I can understand why you would want to relinquish legal responsibility for her. You can tell the attorney that you changed your mind and not be involved anymore.

A friend of mine recently died and he has no living family. He was never married. He had no children either. He had colon cancer and a stroke. He went to the hospital after the stroke. The hospital asked a mutual friend of ours to become his POA. She declined because she did not want that responsibility.

The hospital ended up telling us that he was too far gone to receive any more chemotherapy for his cancer and could never live alone again.

The hospital actually found a nursing home for him to be placed. He died two weeks later in the nursing home.

I’m in New Orleans. I don’t know where you are and how it works there. I’m thinking that possibly they would take over and place her too if your mom doesn’t a POA.

Your mom should not be living alone. At least she would receive care in a hospital or nursing home. I can’t imagine why she would want to be alone with no medical help. Is she scared? What about hospice?

When she does end up in the hospital, contact the social worker and tell them that you are not going to bring her home. Let the social worker handle it like they did for my friend.

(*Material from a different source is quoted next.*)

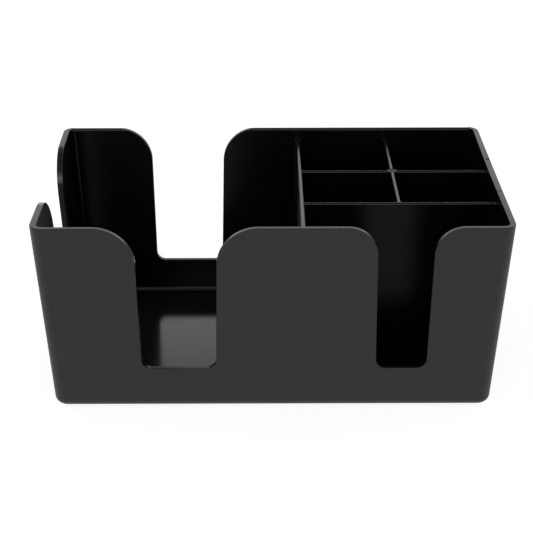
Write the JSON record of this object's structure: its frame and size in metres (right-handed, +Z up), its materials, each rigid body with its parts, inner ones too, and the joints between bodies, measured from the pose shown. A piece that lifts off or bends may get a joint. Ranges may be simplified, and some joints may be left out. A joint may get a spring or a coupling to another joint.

It’s strange how some people think. My friend had a horrible wreck just before entering the hospital. His doctor told him no more driving. No more living at home.

He thought he was transferred to another hospital when they transported him to the nursing home.

He didn’t even know that he had been placed in a nursing home. He kept telling us he was going to start driving again when he got out of the hospital. It’s weird, I don’t even think he realized how sick he was or that he was dying. It was terribly sad. He didn’t even tell us burial plans. Since he had no family his remains are in a cemetery designated for bodies that are not claimed by family members.

This is so stressful for you. You’re pretty much helpless until she is in danger and enters the hospital. She won’t cooperate on her own so you don’t really have a choice but to leave it in the hands of the hospital. I just feel like they will drag things out if you continue to have POA.

I know the doctor at the hospital was pushing for my friend to have a POA. When the doctor’s request was refused they acted on getting placement in the nursing home quickly. He was already a Medicaid patient.

Don’t sign anything claiming any responsibility if she enters a nursing home.